Professor Gutierrez posed the question: “Who is the most important character in the parable?” I have often considered it to be the Samaritan, the Christ figure approaching a person in need. But we were encouraged to look further to the wounded man. We don’t know much about this man. Is he a merchant? Possibly. Is he a Jew? Probably. But what we do know is that he is anonymous, a human person in need, poor and insignificant. We also know that all the other characters in the parable – the bandits, priest, Levite, inn-keeper, Samaritan – were at some stage in relationship with the wounded man. Connecting with the poor can only occur in relationship.

The call at the end of the parable is to “go and do the same yourself” (37). This is a significant call to follow Jesus in the service of the other person without obligation. “I approach because he needs me not because it is my duty or that he is a good person”. Professor Gutierrez sees this action as a movement from ‘anonymity’ to ‘neighbourhood’ and rooted in the attitude we have and the love that we carry.

At its most profound level, the parable invites me to the water of the well (cf John 4:1-42) so I can be life-giving for others.

“Preferential option for the poor”

The phrase, “the preferential option for the poor”, emerged between the Latin American Bishops Conferences of Medellin (1968) and Puebla (1972). For me, if I am to live this belief then the option is not optional and the preference is for the protection of the weakest. No one person is outside the love of God. Just like the parable, “the preferential option for the poor” calls us to equality and universality.
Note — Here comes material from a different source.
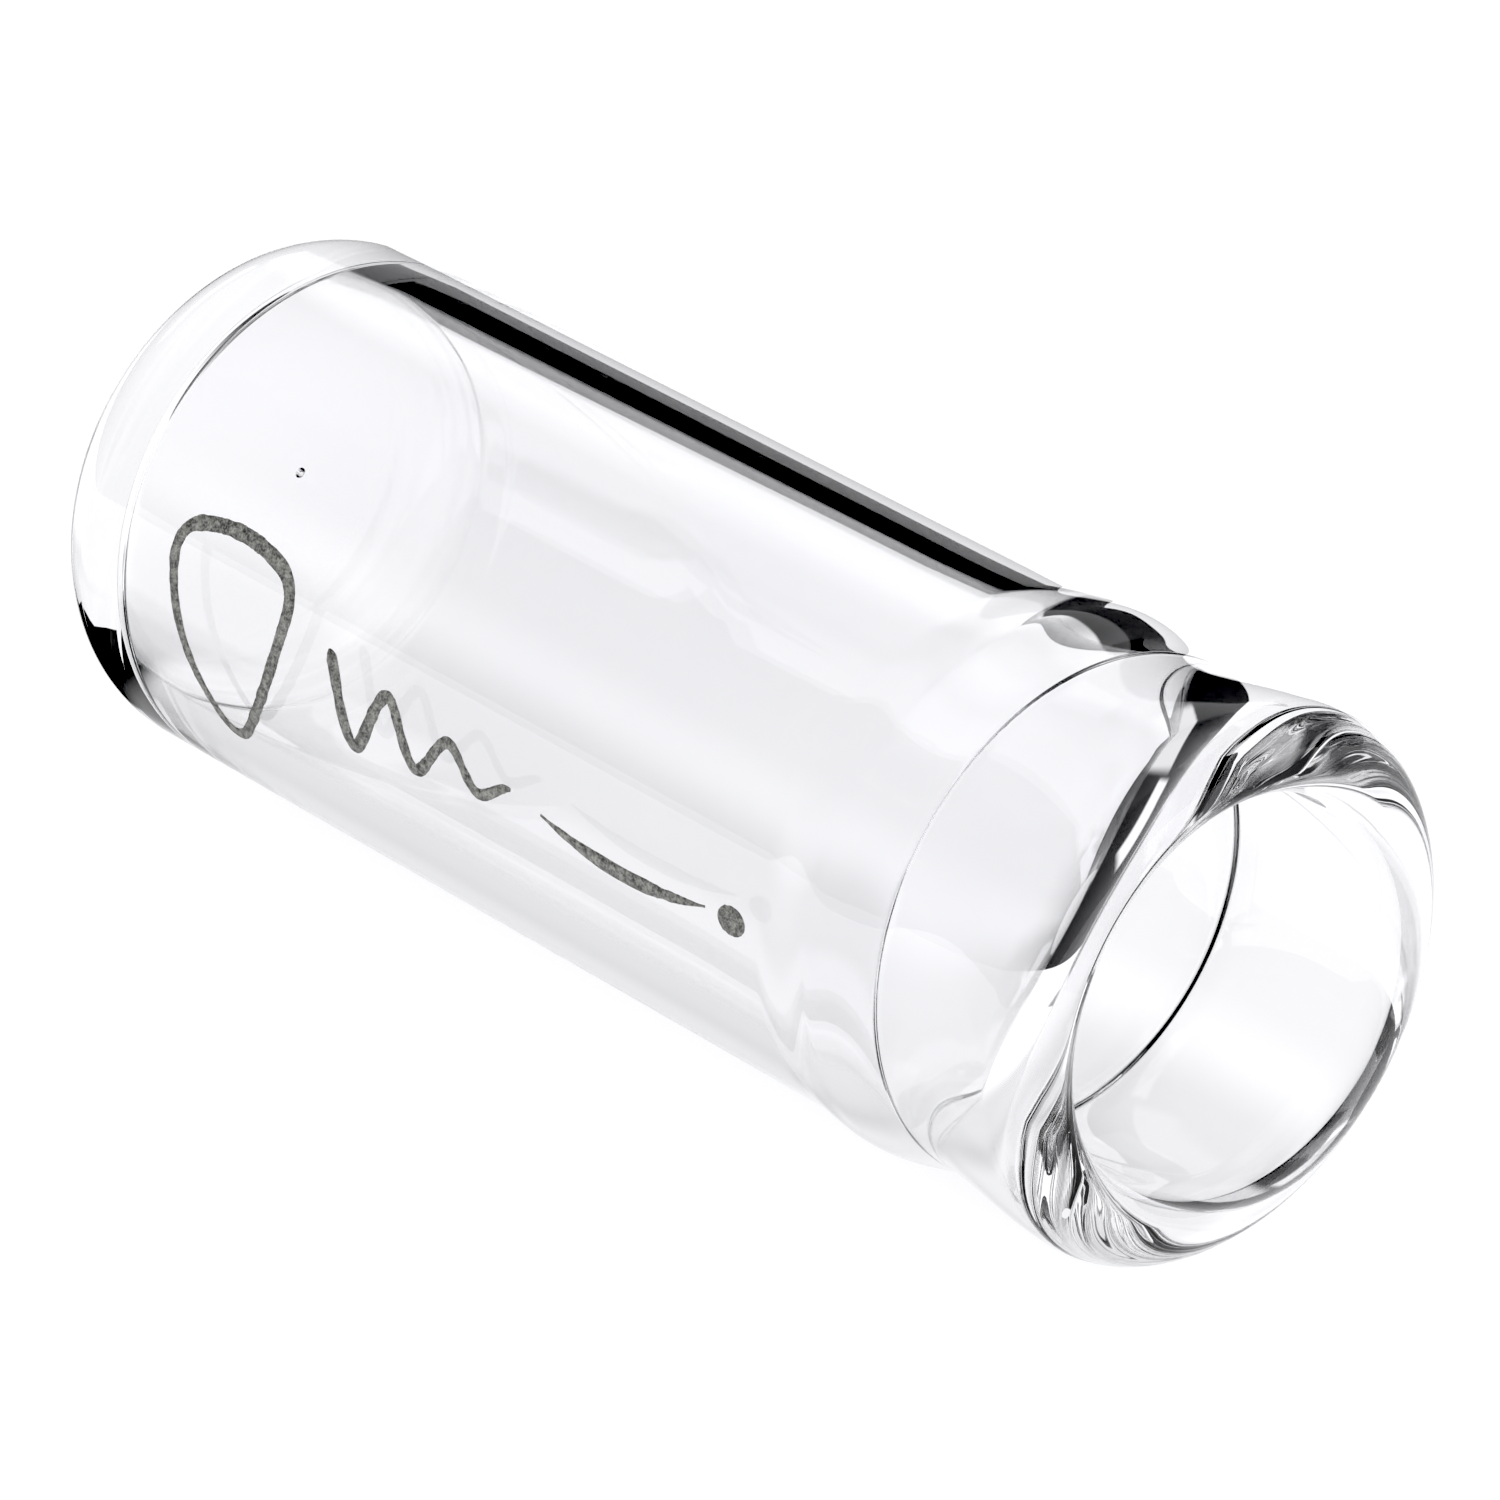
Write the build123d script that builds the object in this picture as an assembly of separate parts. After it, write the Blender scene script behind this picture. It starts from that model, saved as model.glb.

While the “preferential option for the poor” is one of the distinguishing traits of the face of the Latin American and Caribbean Church, Pope Benedict XVI reminds us that “the preferential option for the poor” is implicit in our belief in a God who became poor for us so as to enrich us with his poverty (Inaugural address, No.3).

Perhaps mistakenly in my desire to help others, I have often held the notion of being a voice for others: the less fortunate in society or the students at school. However, the “preferential option for the poor”, read through the prism of the parable, is teaching me that my aim should not be to take the place of the poor, but for the poor themselves to have a voice or for the students themselves to have a voice. They are, as Professor Gutierrez reminds us, subjects of their own destiny.

Theology of the kingdom

What I find interesting about this parable is that unlike many others in the Gospels it does not explicitly mention the Kingdom of God, yet its meaning is enshrined in the very heart of the story. While there is no call to prayer, it is important. The call is to simplicity of action – to approach a person in need, to go out of one’s way, to find the other.

I have been reminded that all theology is contextual, that it derives from an historical context of time and place. What is significant for me is the timeless question of the parable “Who is my neighbour?” It points me to a God who calls me to discern the signs of the times so that I can strive to live the imperative of the Gospel: “whatever you did for the least siblings of mine, you did for me” (Matthew 25:40).

John Muskovits

John Muskovits is Assistant Principal (Dean of Curriculum) at Mount St Benedict College, Pennant Hills, in Sydney. He has taught Religious Education and Studies of Religion for many years and holds a Master of Religious Education. John is married with two adult children and has a love of learning and theology.